Während Juli Zeh einige geradlinige und herausragende Formulierungen findet, sind andere Stellen stilistisch gesehen halbgar. Ich mag die ironischen Einschübe und die verqueren Gedankengänge. Die Mischung aus Abgehobenheit – etwa wenn es um das physikalische Phänomen der Zeit geht – und klassischem What-happened-Krimi ist der Autorin gut gelungen. Abschließend lässt sich sagen, dass mir Schilf dafür, dass ich an Krimis übersättigt bin und sie nicht mehr mag, unerwartet gut gefallen hat. Vermutlich aber war es nicht das richtige Buch für mich aus Juli Zehs bisheriger Sammlung.

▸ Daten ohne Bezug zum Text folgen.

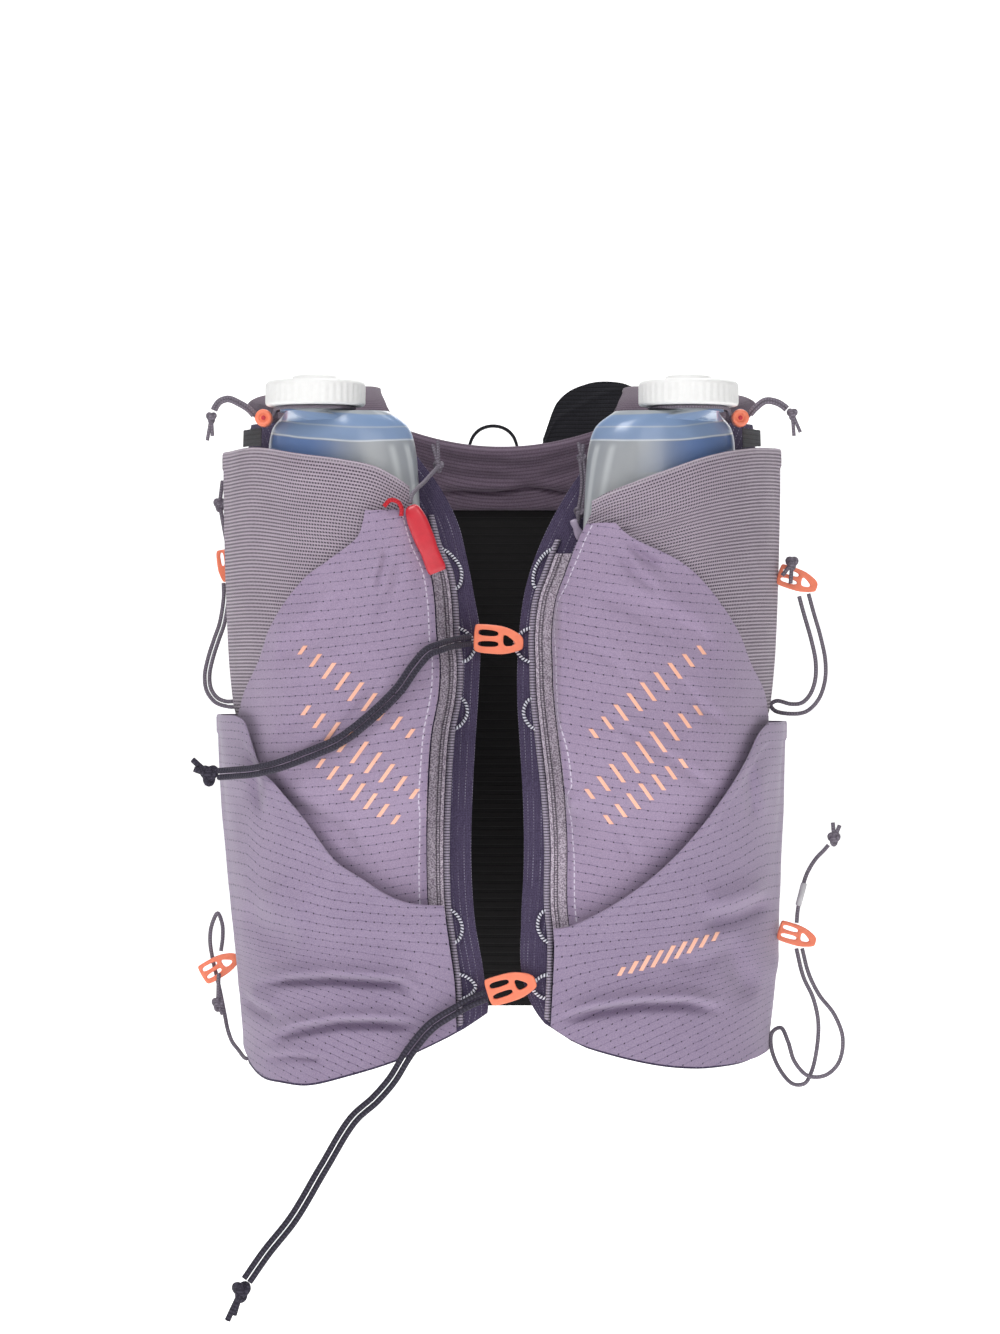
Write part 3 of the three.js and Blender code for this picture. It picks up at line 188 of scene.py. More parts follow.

Wer sich aber für spannende Literatur, intelligente Storykonstruktionen und abgelebte Kommissare erwärmen kann, ist hiermit jedoch bestens beraten.
Der Hype, von dem ich gar nichts mitbekommen habe, erklärt, warum mir im letzten Jahr „Spieltrieb“ mehrmals ans Herz gelegt wurde.
Schilf war auch mein erstes und bisher einziges Buch von der Autorin. Ich find es ganz gut, aber da ist noch Spielraum nach oben.